2.a. Setting up Environment (Windows Users)

  • Install Linux using Windows Subsystem for Linux (WSL) in powershell: wsl --install
  • Install Linux Distribution System through Microsoft store: Ubuntu 22.04.5 LTS
  • Open Ubuntu and wait for download to complete
  • Once download complete enter a Username and Password as prompted
  • Open VS Code then click on the two caret mark icon on the bottom left of window:
  • Select the “Connect to WSL Using Distro…”
  • You should see Ubuntu 22.04.5 LTS and select that option
  • Proceed to 2.b instructions

2.b. Setting up Environment (Linux/Mac OS users)
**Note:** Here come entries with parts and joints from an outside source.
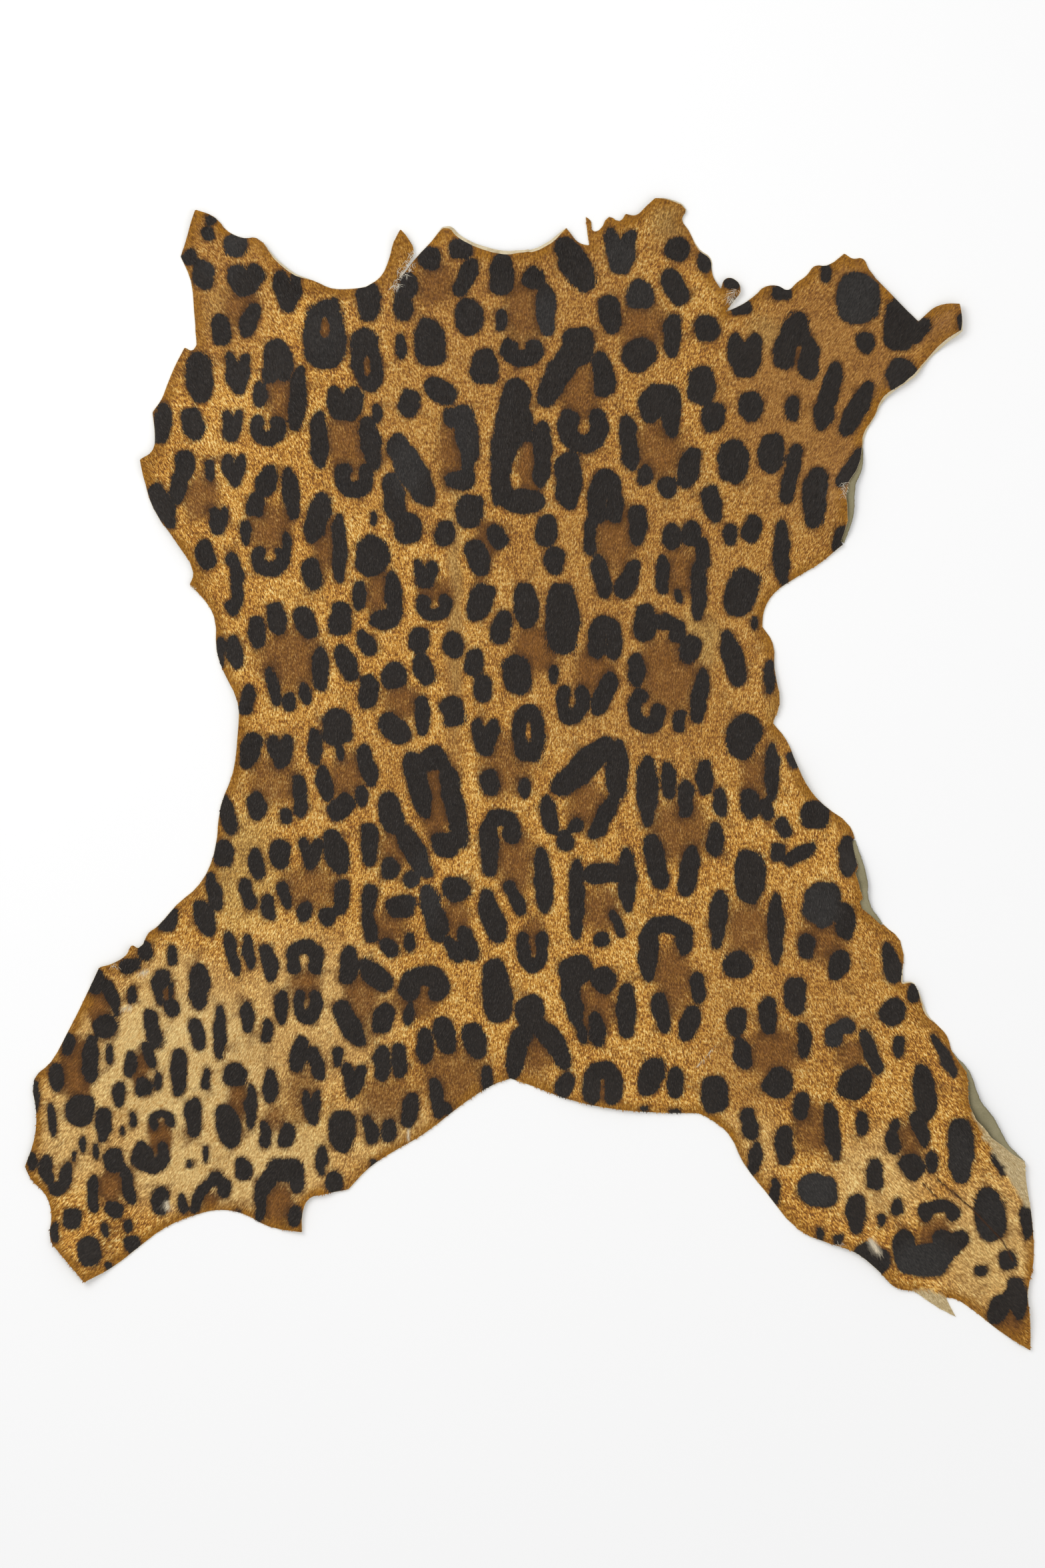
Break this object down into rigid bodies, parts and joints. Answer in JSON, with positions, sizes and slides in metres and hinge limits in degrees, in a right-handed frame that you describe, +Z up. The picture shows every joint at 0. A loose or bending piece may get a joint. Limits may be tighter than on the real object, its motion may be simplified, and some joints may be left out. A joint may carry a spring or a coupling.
{
  "type": "printed calfskin hide",
  "caption": "Hair-on calfskin with a spotted leopard print, cut in the animal's outline with forelegs, neck and hind legs, laid flat as a rug.",
  "frame": {"origin": "middle of the outline's box, on the floor that the flesh side rests on", "axes": "+Z up through the hair side, +Y towards the neck, +X towards the right-hand legs as seen from above"},
  "size_m": [0.9466, 1.0805, 0.0142],
  "materials": {
    "hair": "short printed hair, satin along the lie"
  },
  "bodies": {
    "root": {"hide": "hair"}
  },
  "joints": []
}
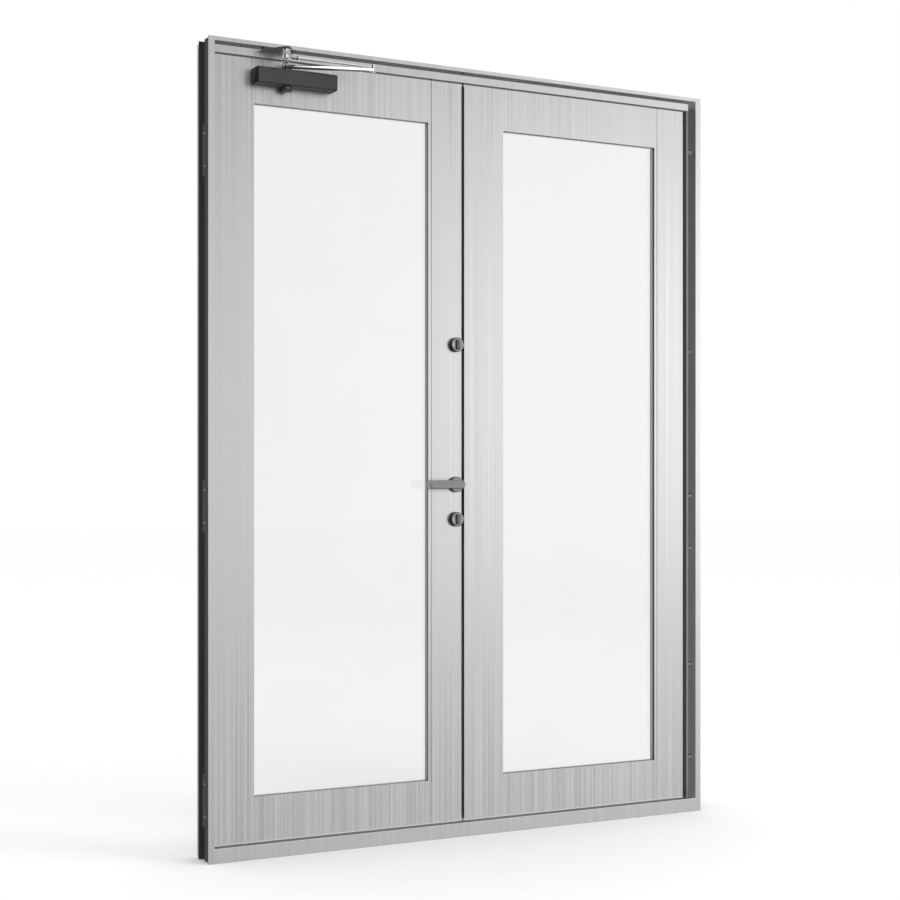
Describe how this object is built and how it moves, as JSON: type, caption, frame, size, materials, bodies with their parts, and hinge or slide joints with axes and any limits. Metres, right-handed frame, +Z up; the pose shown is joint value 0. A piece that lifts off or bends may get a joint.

  • Note: TensorFlow may not be available for the latest version of Python. As of the development of this project, we are using Python 3.11.
  • Create a working environment: python3 -m venv venv
  • Activate the working environment: source venv/bin/activate
  • Download the dependencies: pip install -r requirements.txt

3. Downloading & Processing Data

  • Run the data setup script to extract, transform, and load all of the data locally:
    • python data_setup.py for windows users
    • python3 data_setup.py for Linux/Mac OS users
    • adding the --skip_download flag skips the requesting/downloading of files
  • Run the data processing script to handle null/missing values:
    • python data_process.py for windows users
    • python3 data_process.py for Linux/Mac OS users
  • Note: The setup script makes requests to multiple url endpoints at www.sciencedirect.com to download the files. It is important to lookout for any message logs that do not show [SUCCESS] as an output — this indicates an error that needs to be resolved.